Título: Atrás de commodities, países reivindicam áreas da Antártida
Autor: Uchoa, Rodrigo
Fonte: Valor Econômico, 26/10/2007, Internacional, p. A14

A sede por petróleo e minérios vêm levando os países a tentar garantir acesso privilegiado aos dois extremos do planeta, mesmo que atualmente convenções internacionais protejam os pólos.

Em agosto, uma expedição russa cercada de muita publicidade fincou uma bandeira do país de titânio inoxidável a 4.261 metros de profundidade, sob o Pólo Norte, e virtualmente tornou pública uma corrida por soberania que já vinha latente pela região, envolvendo Canadá e Noruega, entre outros.

Agora o foco se volta para o sul: o Reino Unido está preparando uma série de reivindicações territoriais sobre a Antártida, que devem ser apresentadas até maio de 2009, data-limite imposta pela ONU para pleitos sobre a área. Os britânicos devem reclamar cerca de 1 milhão de quilômetros quadrados de leito oceânico, numa região em que há alta probabilidade de existência de petróleo.

A Argentina disse que pretende reivindicar a plataforma submarina em torno das ilhas Malvinas (Falklands, para os britânicos), enquanto o Chile anunciou que também fará novas reivindicações. "Ainda temos tempo, mas estamos trabalhando com as instituições que têm de estar envolvidas nessas questões territoriais, como as Forças Armadas, cientistas, especialistas, assessores jurídicos etc. Estamos dentro do prazo", disse ontem o chanceler chileno, Alejandro Foxley.

É uma situação delicada, pois as reivindicações desses três países têm extensas áreas comuns. O modo como cada um defende suas aspirações é que cria a controvérsia, pois, para delimitar a área que considera sua, o país traça uma linha do ponto mais ocidental e outra do ponto mais oriental de seu território projetando-a até o Pólo Sul. O problema é que a Argentina, por exemplo, diz que seu ponto mais oriental fica em ilhas que hoje são administradas pelos britânicos - e esses, por sua vez, as contam para a sua pretensão territorial.

Sete países (Argentina, Austrália, Chile, França, Noruega, Nova Zelândia e Reino Unido) têm reivindicações sobre áreas da Antártida. Essas reivindicações não são reconhecidas, e o continente é na prática administrado pelos 45 países signatários do Tratado da Antártida, entre eles o Brasil.
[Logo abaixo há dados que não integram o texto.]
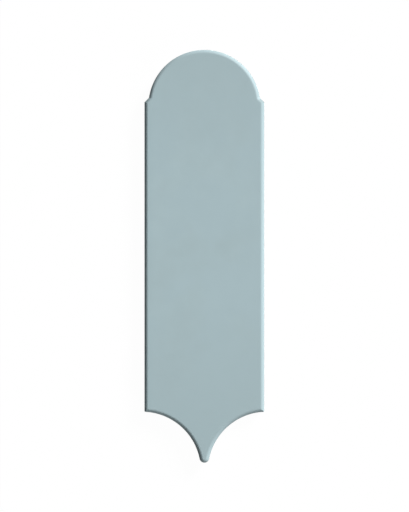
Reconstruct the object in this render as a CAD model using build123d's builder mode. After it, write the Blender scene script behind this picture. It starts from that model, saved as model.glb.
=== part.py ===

Hoje, uma convenção internacional proíbe qualquer exploração de petróleo, gás ou minério na Antártida. Os países, entretanto, tomam iniciativas como forma de salvaguardar direitos para o caso de a convenção ser revista.

Organizações não-governamentais alertam que essa nova corrida pretende levar a um fato consumado: os territórios seriam reconhecidos e, depois, ficaria mas fácil revisar os acordos. "É absurdo [o Reino Unido] lançar essa nova corrida por petróleo do outro lado do mundo, quando deveria estar liderando o movimento mundial pela diminuição dos gases-estufa", disse Charles Kronick, do Greenpeace. A organização qualificou a pretensão britânica de "colossalmente irresponsável" e diz temer a piora da situação ambiental.

Segundo um trabalho do glaciólogo Jorge Arigony-Neto, pesquisador da UFRGS (Universidade Federal do Rio Grande do Sul), de 2001 a 2005 um grupo de 30 geleiras da península Antártida chegou a perder 4 mil metros quadrados de área por ano.

O governo brasileiro também se diz preocupado.

O oceanógrafo brasileiro Renato Capelini afirma que a cobiça dos países vem sendo alimentada pela comprovação de jazidas riquíssimas na região e na plataforma marítima que a circunda. Urânio, manganês, carvão e ferro já foram identificados. A existência de petróleo, por enquanto, ainda é só provável - mas de alta probabilidade, segundo ele.